* START *
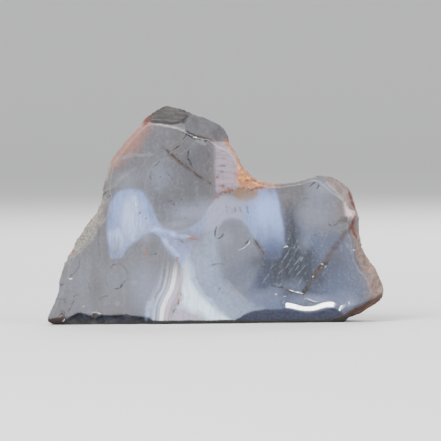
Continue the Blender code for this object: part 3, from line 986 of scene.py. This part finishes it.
class NodeBoard:
    """Lays shader nodes and joins them, so that a finish reads as a few sums."""

    def __init__(self, material: bpy.types.Material) -> None:
        """Take over a material's node tree."""
        self.tree = material.node_tree
        self.coordinates = self.tree.nodes.new("ShaderNodeTexCoord").outputs["Object"]
        self.parts: dict[str, bpy.types.Node] = {}

    def join(self, source: object, target: bpy.types.NodeSocket) -> None:
        """Link a socket, or set a plain value.

        Args:
            source: a socket or a value.
            target: the socket that takes it.
        """
        if isinstance(source, bpy.types.NodeSocket):
            self.tree.links.new(source, target)
        else:
            target.default_value = source

    def math(self, operation: str, first: object, second: object = 0.0, third: object = 0.0) -> Socket:
        """Work out one sum.

        Args:
            operation: what is done with the numbers.
            first: a number or a socket.
            second: a number or a socket.
            third: a number or a socket.

        Returns:
            The result.
        """
        node = self.tree.nodes.new("ShaderNodeMath")
        node.operation = operation
        for socket, value in zip(node.inputs, (first, second, third)):
            self.join(value, socket)
        return node.outputs[0]

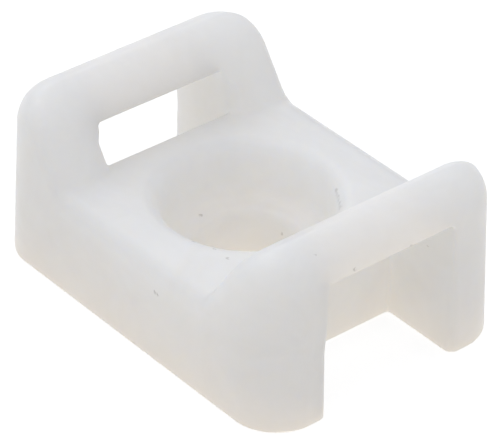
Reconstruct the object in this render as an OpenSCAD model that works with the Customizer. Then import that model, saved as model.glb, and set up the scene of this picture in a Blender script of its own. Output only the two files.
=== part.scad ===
* END *
The exercise: Only the lines from the one containing "Reconstruct the object" to the end of the data should be printed, exactly as they stand.

Solution:
Reconstruct the object in this render as an OpenSCAD model that works with the Customizer. Then import that model, saved as model.glb, and set up the scene of this picture in a Blender script of its own. Output only the two files.
=== part.scad ===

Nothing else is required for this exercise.